Really, it wasn't last summer when I drove there?!?  All airports are restricted to a limited degree.  Like I said if someone wants to pursue buying avgas call the fbo.  Obviously you don't, fine.  Personally I don't either but if someone wants to try avgas why throw up hurdles that don't exist?


----------



## Bigg_Redd (Dec 16, 2008)

http://en.wikipedia.org/wiki/List_of_airports_in_Maine


----------



## carbon neutral (Dec 16, 2008)

Bigg_Redd said:
			
		

> http://en.wikipedia.org/wiki/List_of_airports_in_Maine


I really hope you didn't google that! :ahhh:


----------



## downeast (Dec 16, 2008)

clarkharms said:
			
		

> "Oh yes, access to BHB IS restricted....on the ground, in this real world." Really, it wasn't last summer when I drove there?!?  All airports are restricted to a limited degree.  Like I said if someone wants to pursue buying avgas call the fbo.  Obviously you don't, fine.  Personally I don't either but if someone wants to try avgas why throw up hurdles that don't exist?



This airport is commercial, it is not a private 18 grass strip. There are locked gates, video monitors, Homeland Security passenger checks, random police patrols 24/7, HS walkabouts during flight hours. Your vehicle will ( not cannot ) not have access to the fuel or runways. Unless you decided to crash the fences. ( They do that in CT ? )You need a serious ID for your aircraft access. Now of course this is what it is on the ground; your non-binary   ( whatever ) virtual reality may vary.

Welcome to Downeast however.  Nice place huh ?  Enjoy.
Binary out.


----------



## Bigg_Redd (Dec 17, 2008)

downeast said:
			
		

> clarkharms said:
> 
> 
> 
> ...



Just for the record, I'm the one calling your worldview binary.  

Binary.


----------



## sl7vk (Dec 17, 2008)

Here's how it works.  You take a gallon of gas, you know the stuff that comes out of a pump in your neighborhood.  You take a little tiny bottle of that Husky XP low smoke synthetic.  You mix it all together.  

Put into saw without spilling.  

Start saw.

Use saw.

Repeat.





Easy peasy....


----------



## downeast (Dec 17, 2008)

Bigg_Redd said:
			
		

> Just for the record, I'm the one calling your worldview binary.
> 
> Binary.



And who the H cares what the record is. We don need no stinkin record.

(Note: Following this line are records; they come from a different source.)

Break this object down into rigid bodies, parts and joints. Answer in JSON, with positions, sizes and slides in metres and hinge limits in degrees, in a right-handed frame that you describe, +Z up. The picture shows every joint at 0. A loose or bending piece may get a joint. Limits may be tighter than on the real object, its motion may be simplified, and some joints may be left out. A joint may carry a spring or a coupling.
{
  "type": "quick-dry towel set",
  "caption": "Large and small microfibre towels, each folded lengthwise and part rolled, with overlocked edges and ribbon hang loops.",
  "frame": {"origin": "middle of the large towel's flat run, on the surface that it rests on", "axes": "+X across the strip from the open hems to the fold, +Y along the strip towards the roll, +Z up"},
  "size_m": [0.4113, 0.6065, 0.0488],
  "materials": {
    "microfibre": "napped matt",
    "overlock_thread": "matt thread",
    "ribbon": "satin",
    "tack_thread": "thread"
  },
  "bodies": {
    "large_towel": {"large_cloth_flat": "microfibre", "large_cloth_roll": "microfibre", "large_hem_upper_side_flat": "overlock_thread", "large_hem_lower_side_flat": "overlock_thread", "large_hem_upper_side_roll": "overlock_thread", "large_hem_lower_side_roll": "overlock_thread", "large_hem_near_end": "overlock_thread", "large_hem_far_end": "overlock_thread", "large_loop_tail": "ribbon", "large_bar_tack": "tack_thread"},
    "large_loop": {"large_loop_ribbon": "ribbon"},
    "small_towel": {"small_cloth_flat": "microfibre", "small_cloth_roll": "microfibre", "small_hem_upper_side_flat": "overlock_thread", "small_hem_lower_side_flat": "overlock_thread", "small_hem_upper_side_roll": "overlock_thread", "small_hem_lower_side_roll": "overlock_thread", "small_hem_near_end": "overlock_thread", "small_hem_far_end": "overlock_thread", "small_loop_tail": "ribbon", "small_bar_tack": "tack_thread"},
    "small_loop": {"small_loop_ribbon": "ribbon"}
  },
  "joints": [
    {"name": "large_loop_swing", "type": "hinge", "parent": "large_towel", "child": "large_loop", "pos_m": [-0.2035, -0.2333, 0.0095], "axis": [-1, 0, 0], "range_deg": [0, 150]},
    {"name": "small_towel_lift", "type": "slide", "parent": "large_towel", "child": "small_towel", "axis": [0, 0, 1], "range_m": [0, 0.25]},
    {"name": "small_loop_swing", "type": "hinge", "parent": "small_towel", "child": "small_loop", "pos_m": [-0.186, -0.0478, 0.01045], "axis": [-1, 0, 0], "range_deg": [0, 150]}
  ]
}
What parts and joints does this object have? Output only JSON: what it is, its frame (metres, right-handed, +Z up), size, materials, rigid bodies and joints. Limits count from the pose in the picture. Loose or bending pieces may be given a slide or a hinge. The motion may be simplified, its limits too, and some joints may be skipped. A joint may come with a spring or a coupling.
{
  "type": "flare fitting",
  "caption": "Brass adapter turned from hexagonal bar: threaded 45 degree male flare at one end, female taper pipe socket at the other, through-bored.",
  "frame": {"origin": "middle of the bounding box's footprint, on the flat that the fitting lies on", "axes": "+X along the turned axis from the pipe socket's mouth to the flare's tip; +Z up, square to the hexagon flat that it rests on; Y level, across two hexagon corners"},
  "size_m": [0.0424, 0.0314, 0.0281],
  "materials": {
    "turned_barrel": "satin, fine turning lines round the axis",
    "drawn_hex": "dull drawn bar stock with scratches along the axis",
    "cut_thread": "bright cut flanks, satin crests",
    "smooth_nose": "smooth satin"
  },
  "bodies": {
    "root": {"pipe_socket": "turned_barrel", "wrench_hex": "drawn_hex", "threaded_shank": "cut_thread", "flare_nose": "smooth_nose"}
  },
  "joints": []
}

Get out of the virtual sandbox--there's a real world outside. 

You calling "worldview binary" ? Any other name calling before you come down ? 

I have been warned; it's like a "No Trespassing" sign. Fun to get these virtual bullies. Name calling, huh ?

Hey, you don't want Inconvenient Truths.


----------



## mr2autoxr (Dec 17, 2008)

I was able to tune the saw last night with the optical tach.  I had a small reflective piece of tape placed on the clutch??? right behind the chain sproket.  From the bottom right of the saw I was able to have my wife shine the optical tach in there while I ran the saw.  It was pretty easy to get the high speed set once it was warmed up.

I ended up with the max RPMs on the meter reading about 14300.  I felt this was enough and I had to tweek the L setting a little as well to make it not stall with a small blip of the throttle.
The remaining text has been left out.